» **RECORDS**:
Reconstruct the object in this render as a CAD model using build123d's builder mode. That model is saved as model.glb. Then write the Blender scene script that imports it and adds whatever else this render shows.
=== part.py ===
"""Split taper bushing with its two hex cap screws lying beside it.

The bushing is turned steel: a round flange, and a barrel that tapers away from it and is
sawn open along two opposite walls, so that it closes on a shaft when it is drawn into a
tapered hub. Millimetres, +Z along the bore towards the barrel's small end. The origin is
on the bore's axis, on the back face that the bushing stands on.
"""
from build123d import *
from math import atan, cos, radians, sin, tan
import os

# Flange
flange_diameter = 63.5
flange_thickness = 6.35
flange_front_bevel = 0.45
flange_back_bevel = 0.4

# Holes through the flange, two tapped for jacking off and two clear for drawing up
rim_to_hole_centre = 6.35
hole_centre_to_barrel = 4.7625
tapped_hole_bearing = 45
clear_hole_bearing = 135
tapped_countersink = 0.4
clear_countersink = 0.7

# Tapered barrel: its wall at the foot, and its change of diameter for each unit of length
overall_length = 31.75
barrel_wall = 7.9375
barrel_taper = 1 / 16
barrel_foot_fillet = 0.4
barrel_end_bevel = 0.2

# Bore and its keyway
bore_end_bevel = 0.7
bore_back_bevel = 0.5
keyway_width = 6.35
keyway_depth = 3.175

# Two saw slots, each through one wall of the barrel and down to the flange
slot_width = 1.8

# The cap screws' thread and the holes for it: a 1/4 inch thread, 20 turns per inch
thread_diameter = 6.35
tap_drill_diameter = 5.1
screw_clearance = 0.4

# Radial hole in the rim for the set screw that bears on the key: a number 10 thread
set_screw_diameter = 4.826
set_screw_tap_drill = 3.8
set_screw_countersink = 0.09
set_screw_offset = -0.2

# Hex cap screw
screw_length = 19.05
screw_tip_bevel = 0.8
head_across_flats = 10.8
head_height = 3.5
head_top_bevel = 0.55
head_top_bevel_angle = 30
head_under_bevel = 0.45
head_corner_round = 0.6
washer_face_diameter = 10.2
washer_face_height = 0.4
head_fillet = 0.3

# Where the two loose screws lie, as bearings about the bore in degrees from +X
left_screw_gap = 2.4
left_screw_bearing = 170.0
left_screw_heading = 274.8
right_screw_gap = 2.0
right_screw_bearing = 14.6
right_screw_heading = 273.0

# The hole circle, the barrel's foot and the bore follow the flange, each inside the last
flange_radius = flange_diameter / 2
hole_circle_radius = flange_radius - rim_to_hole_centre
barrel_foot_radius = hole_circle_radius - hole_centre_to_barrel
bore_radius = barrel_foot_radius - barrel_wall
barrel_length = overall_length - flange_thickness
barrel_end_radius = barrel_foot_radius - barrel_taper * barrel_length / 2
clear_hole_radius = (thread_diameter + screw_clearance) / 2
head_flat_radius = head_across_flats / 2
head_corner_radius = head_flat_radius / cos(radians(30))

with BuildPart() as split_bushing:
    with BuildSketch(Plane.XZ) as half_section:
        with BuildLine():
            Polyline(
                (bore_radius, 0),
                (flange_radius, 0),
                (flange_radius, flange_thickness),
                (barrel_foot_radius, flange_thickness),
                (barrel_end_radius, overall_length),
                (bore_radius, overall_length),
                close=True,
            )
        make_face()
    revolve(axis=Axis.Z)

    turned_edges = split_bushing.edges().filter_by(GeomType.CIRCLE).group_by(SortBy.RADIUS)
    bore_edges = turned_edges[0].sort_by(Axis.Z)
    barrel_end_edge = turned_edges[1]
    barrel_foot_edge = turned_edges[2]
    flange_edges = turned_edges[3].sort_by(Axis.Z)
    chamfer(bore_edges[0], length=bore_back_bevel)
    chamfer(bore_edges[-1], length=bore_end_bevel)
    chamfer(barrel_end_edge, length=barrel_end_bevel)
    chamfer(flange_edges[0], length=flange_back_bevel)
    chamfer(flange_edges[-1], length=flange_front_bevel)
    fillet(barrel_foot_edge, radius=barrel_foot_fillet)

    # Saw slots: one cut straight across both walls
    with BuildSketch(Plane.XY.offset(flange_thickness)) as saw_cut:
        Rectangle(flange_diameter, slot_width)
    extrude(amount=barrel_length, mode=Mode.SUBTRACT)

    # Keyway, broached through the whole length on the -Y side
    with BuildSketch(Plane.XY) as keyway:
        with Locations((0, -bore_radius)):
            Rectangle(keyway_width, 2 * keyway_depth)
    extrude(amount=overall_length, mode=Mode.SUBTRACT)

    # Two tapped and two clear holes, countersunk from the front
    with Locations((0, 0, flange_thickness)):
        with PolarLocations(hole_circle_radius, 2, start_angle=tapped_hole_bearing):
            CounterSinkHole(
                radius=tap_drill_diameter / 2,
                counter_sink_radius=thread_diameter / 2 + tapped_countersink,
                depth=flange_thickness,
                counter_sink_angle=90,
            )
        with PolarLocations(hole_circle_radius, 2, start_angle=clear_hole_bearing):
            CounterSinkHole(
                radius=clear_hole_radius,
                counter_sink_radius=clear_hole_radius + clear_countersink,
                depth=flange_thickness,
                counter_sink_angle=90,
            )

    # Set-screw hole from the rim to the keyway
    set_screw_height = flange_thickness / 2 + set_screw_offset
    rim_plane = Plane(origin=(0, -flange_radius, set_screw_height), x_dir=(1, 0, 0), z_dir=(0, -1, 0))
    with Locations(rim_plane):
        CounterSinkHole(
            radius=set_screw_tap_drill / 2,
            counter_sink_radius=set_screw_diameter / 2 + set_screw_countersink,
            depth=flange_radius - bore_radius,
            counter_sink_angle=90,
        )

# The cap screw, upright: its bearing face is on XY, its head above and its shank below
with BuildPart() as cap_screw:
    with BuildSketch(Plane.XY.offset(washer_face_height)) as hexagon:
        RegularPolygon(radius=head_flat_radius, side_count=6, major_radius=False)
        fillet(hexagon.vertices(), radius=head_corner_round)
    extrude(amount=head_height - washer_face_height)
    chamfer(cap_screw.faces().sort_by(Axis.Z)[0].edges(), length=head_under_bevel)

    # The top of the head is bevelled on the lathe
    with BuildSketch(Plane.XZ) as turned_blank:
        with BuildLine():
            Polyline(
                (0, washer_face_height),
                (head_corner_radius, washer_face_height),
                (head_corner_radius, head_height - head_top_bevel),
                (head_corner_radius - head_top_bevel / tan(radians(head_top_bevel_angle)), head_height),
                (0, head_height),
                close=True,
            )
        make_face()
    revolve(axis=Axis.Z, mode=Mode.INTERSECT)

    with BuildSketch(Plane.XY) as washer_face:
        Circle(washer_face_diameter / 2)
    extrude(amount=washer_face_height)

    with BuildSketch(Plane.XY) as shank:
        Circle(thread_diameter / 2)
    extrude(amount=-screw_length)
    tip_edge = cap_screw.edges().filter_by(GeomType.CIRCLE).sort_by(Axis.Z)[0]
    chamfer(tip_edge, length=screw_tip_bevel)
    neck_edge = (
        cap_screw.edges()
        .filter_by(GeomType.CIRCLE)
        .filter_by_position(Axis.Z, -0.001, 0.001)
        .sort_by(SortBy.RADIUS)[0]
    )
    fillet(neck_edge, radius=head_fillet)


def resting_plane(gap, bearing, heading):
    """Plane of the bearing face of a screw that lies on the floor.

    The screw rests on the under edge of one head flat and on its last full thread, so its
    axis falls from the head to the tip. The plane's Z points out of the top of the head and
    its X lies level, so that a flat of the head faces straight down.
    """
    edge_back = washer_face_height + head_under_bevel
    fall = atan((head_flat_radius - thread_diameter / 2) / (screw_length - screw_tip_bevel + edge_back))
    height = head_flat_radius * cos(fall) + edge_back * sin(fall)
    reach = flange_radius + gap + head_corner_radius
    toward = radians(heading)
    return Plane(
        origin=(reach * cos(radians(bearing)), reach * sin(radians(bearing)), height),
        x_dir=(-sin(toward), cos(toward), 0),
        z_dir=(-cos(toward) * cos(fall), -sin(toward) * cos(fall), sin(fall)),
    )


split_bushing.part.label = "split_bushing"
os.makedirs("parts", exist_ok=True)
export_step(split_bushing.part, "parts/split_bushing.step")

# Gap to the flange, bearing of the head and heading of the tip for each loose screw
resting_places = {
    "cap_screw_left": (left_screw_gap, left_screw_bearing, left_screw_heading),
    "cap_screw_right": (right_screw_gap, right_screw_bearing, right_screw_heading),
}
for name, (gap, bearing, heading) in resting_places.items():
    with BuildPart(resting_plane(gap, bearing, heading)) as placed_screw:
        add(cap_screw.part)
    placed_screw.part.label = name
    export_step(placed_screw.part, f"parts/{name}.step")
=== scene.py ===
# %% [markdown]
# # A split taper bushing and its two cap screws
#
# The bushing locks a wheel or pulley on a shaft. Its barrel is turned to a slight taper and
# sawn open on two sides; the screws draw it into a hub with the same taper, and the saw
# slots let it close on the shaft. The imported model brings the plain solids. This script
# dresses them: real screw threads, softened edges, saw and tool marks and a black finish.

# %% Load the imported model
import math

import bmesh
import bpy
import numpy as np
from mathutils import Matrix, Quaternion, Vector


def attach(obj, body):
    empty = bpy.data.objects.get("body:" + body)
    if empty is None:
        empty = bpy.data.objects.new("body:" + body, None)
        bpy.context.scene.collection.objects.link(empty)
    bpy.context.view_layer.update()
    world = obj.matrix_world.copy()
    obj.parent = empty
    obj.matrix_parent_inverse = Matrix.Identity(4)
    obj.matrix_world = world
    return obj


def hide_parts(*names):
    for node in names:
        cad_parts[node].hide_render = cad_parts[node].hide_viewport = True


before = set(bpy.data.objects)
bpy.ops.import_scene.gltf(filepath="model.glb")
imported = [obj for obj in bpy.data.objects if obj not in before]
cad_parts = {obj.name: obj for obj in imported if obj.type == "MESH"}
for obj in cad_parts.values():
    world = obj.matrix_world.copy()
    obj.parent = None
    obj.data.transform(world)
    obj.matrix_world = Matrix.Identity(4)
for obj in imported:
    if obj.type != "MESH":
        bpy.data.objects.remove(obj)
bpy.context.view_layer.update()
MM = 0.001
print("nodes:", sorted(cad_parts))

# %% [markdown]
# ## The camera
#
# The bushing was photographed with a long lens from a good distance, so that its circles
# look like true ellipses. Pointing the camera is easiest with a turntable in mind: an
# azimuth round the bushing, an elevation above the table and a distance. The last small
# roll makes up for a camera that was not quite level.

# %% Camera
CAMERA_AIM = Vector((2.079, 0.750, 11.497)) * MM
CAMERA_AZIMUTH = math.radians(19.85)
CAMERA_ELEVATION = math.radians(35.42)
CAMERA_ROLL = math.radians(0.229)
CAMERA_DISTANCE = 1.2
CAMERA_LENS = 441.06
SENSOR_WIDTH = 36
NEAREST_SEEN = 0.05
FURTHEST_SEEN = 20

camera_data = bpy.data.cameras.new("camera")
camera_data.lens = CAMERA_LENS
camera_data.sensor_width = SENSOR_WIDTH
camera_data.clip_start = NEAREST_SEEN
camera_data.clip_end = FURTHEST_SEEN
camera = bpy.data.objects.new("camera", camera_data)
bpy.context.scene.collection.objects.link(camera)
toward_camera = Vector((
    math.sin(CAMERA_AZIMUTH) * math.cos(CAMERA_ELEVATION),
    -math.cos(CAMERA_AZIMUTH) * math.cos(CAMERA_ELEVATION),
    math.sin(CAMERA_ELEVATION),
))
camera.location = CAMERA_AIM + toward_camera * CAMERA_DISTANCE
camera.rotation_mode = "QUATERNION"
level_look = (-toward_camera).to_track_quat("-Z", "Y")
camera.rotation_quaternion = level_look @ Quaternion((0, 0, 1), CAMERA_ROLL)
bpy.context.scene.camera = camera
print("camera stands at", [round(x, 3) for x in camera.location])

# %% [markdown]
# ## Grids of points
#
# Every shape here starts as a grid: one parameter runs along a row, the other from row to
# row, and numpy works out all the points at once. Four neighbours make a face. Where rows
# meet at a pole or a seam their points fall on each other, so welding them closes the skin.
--
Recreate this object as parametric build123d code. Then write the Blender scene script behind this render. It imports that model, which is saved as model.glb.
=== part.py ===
---
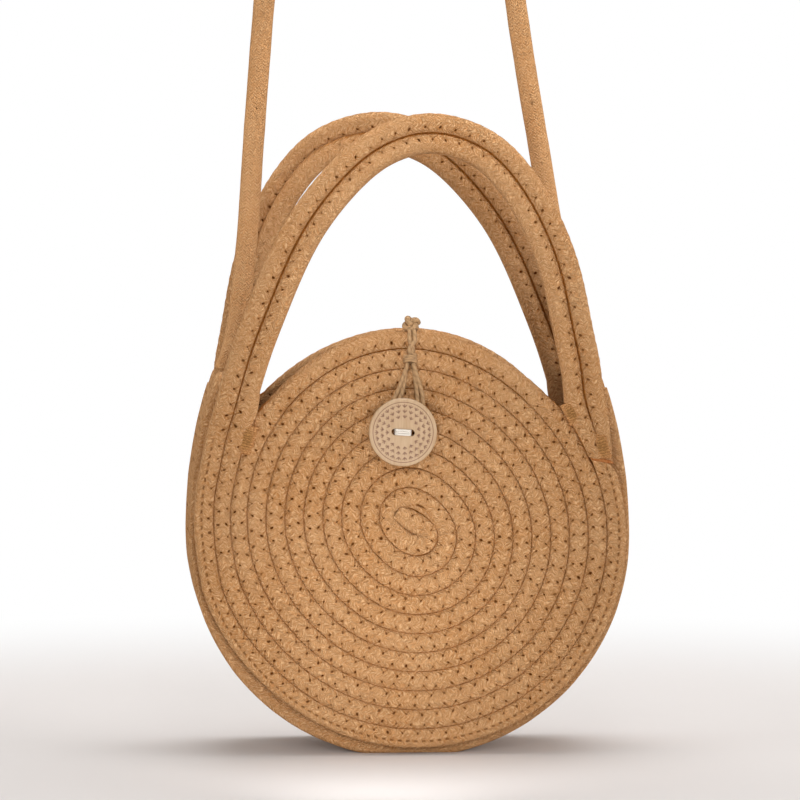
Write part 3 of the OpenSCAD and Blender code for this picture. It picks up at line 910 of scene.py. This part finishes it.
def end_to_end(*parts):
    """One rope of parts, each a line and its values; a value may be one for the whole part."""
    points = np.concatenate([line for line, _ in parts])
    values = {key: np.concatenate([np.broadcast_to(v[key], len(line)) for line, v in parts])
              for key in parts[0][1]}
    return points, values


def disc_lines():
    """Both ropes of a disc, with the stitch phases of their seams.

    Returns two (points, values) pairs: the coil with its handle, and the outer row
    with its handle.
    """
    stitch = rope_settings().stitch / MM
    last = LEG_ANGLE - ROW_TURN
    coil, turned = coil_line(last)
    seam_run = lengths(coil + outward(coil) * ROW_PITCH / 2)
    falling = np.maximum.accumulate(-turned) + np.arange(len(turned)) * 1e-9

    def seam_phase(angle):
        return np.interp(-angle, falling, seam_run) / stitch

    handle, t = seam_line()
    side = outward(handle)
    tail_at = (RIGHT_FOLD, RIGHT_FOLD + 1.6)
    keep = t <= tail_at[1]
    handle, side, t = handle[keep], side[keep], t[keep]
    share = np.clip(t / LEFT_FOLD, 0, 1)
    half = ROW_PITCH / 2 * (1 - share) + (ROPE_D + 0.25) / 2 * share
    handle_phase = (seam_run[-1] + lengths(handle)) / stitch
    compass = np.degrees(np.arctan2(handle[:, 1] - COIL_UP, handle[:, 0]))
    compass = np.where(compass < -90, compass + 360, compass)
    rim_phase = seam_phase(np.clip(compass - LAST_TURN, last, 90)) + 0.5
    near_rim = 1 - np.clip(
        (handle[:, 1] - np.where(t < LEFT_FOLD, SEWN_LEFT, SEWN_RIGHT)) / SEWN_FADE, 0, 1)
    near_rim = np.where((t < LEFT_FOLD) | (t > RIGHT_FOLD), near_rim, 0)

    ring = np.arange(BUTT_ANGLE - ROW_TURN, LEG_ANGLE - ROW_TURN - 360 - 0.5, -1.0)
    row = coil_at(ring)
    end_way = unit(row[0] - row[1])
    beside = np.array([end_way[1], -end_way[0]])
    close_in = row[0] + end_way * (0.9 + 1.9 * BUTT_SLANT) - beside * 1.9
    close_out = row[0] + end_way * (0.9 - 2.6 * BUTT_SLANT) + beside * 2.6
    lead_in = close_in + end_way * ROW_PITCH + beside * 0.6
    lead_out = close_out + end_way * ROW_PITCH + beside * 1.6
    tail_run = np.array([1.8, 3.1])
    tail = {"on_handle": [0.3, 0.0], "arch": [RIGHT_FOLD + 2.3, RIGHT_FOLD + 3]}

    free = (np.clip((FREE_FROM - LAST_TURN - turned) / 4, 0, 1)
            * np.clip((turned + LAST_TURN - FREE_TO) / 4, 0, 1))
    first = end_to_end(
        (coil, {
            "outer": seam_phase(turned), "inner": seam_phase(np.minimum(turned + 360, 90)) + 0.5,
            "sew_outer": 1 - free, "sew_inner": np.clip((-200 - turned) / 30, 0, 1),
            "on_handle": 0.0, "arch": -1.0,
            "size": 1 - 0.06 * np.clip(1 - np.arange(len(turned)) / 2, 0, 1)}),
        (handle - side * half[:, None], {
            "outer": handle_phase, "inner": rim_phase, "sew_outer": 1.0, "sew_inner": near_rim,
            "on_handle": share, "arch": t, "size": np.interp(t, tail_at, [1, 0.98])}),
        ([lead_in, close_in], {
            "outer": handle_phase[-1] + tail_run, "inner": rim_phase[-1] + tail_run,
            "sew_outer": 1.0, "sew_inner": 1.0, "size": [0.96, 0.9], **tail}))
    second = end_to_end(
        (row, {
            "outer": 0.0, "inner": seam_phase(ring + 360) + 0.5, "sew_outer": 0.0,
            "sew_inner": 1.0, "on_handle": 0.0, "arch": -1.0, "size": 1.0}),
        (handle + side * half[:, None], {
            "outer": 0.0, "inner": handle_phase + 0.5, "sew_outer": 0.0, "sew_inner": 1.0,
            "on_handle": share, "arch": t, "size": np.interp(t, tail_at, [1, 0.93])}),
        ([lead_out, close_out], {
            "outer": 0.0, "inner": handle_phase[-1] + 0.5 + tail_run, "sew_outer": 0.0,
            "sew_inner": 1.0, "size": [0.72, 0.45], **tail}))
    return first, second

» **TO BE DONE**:
Print, from the entries above, the line with "# Gap to the", the line with "import numpy as np" and all lines between them, exactly and with nothing else.

» **RESULT OF THIS EXERCISE**:
# Gap to the flange, bearing of the head and heading of the tip for each loose screw
resting_places = {
    "cap_screw_left": (left_screw_gap, left_screw_bearing, left_screw_heading),
    "cap_screw_right": (right_screw_gap, right_screw_bearing, right_screw_heading),
}
for name, (gap, bearing, heading) in resting_places.items():
    with BuildPart(resting_plane(gap, bearing, heading)) as placed_screw:
        add(cap_screw.part)
    placed_screw.part.label = name
    export_step(placed_screw.part, f"parts/{name}.step")
=== scene.py ===
# %% [markdown]
# # A split taper bushing and its two cap screws
#
# The bushing locks a wheel or pulley on a shaft. Its barrel is turned to a slight taper and
# sawn open on two sides; the screws draw it into a hub with the same taper, and the saw
# slots let it close on the shaft. The imported model brings the plain solids. This script
# dresses them: real screw threads, softened edges, saw and tool marks and a black finish.

# %% Load the imported model
import math

import bmesh
import bpy
import numpy as np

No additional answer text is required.